Bu mevzu’u Gaziantep savaşının kapalı kalmış sahifelerinden birisidir. Bir tarafdan şehir Fransız toplariyle yakılıp yıkılırken, diğer tarafdan da köylerde bir takım çapulcu gruplarının daimi tehditleri altında yaşamış, taarruzlara uğramış, yağma edilmiş, hayvanları sürülmüştür. Köylülerin bu hadiselere maruz kalmaları derece derece olmuştur.

Konumuz olan çapulcuları iki kısma ayırmak lazımdır:

Bir kısmı; kendilerine kuvayi milliye çetesi süsü veren; nereli ne idiği, belirsiz kimselerdi. Bunlar gündüz külahlı gece silahlı, sözü fetvasınca gündüzleri Fransızların memleketten kovulması, yolunda idiler fakat; geceleri köyleri basarak yol keserek yağmacılık ve vurgunculukla meşgullerdi.

İkinci kısım: güney tarafından gelen göçebe araplardır. Büyük bir kısmı Naim aşiretlerinden olan bu araplar yazı köyü dediğimiz mıntıkaya yüzlerce çadır kurmuşlardı. Hayvanları ekinlere zarar verir, kadınları, çocukları mısır tarlalarını talan eder. Erkekleri köy civarındaki bostanlara sokulur meşlahlerini vaktın mahsuluna göre hıyar, acut, kavun, karpuz ve diğer çeşitli sebzelerle doldurup savuşurlardı. Fırsat buldukları köyün hayvanlarını sürüp cenuba kaçırırlardı. İşleri güçleri hırsızlık, gasp ve yağma idi. Bereket versin ki; herifler yüreksiz şeylerdi. Yoksa fenalıkları daha tesirli olurdu.
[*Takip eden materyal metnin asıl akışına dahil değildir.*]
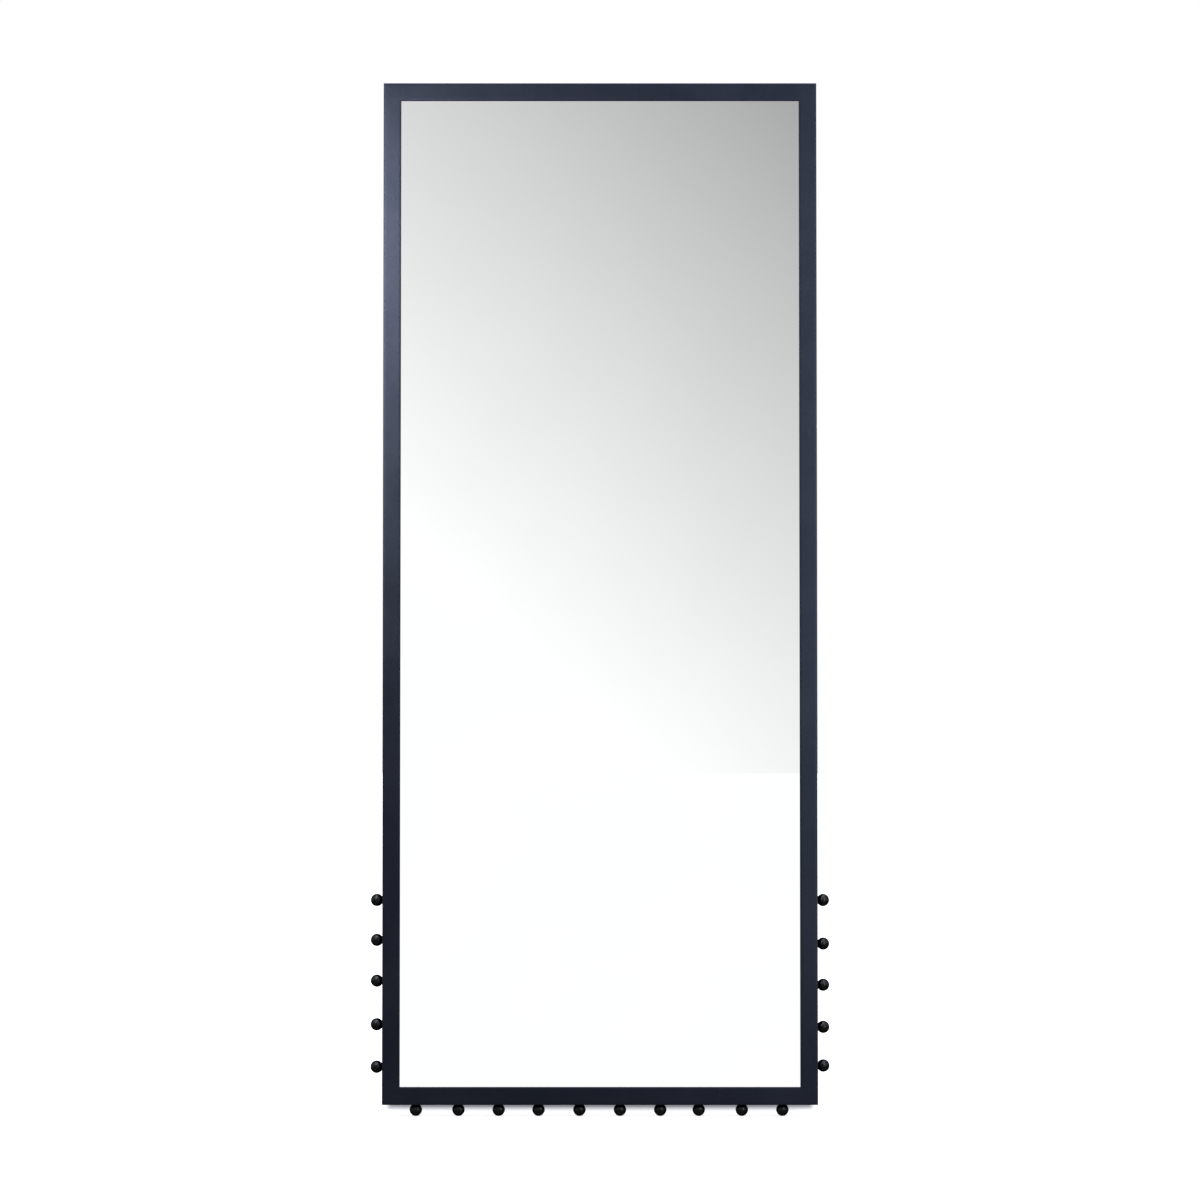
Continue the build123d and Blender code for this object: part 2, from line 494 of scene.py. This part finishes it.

O zaman yaşımın küçük olmasına rağmen bulanık suda balık avlayan bu çapulculara ait enteresan vakıalar hatırlıyorum. Bunlardan birisi: Harp tarihimize geçen ikiz kuyu muharebesine aittir.

1921 yılı Ocak ayının ortalarına doğru idi. Yeşil ordunun Antebi kurtaracağı hakkında köy odalarında sık sık söylenen sözler, artık tekrarlanmaz olmuştu. Kuzey yönünden zaman zaman, derinden derine gelen top sesleri, içimizdeki sıkıntıyı daha tazeliyen ve ümitsizliğimizi artıran bir müessir halinde devam ediyordu. Bir sabah erken uykudan kalktığımız zaman Arkık köyünün harman yerini Türk süvarileriyle dolmuş olarak gördük. İçimizden Yeşil ordu her halde bunlar olacak dedik, fakat ne bayrakları, ne de başları yeşildi. Köylüler kendiliklerinden bunlara yiyecek ve içecek ikram ediyor, muzaffariyetleri için dua ediyorlardı. Askerler köyde fazla durmadı Tümp köyü istikametine doğru yürüdü. Biraz sonra etrafımızdaki fısıltılardan anladık ki; müfreze Fransızlarla döğüşmek üzere Akçakoyunlu yoluna gidiyorlarmış.

Askerler ayrıldıktan bir müddet sonra, meşlahli göçebe araplarla, civar köylerden ve Arkıkdan bazı kimselerin katıldıkları bir grup ayni istikamete yollandılar. Çok geçmeeen ikinci kafilenin de hareket maksadı anlaşıldı. Meğer bunlar Fransızlar bozulurlarsa karkaşanlıktan faydalanıp, ağırlıkları yağma etmek tasavvuru ile yola çıkmışlar, hakikatte yalınız ağırlık yapması değil, icabında ölüleri soymak hatta bu niyetlerini Türk Şehitleri üzerinde tatbik etmek fikrinde idiler.

Öğleye doğru şark tarafımızdan gelen silah sesleri, ikindi sonların kadar devam etti. Ve bu surada toplu olarak giden çapulcu grubu dağınık ve perişan olarak köye döndü. Evdeki hesap pazara uymamış, ganimet yağmasına gidenler, ayak kaplarını, meşlâhlerini bırakarak kaçmışlar.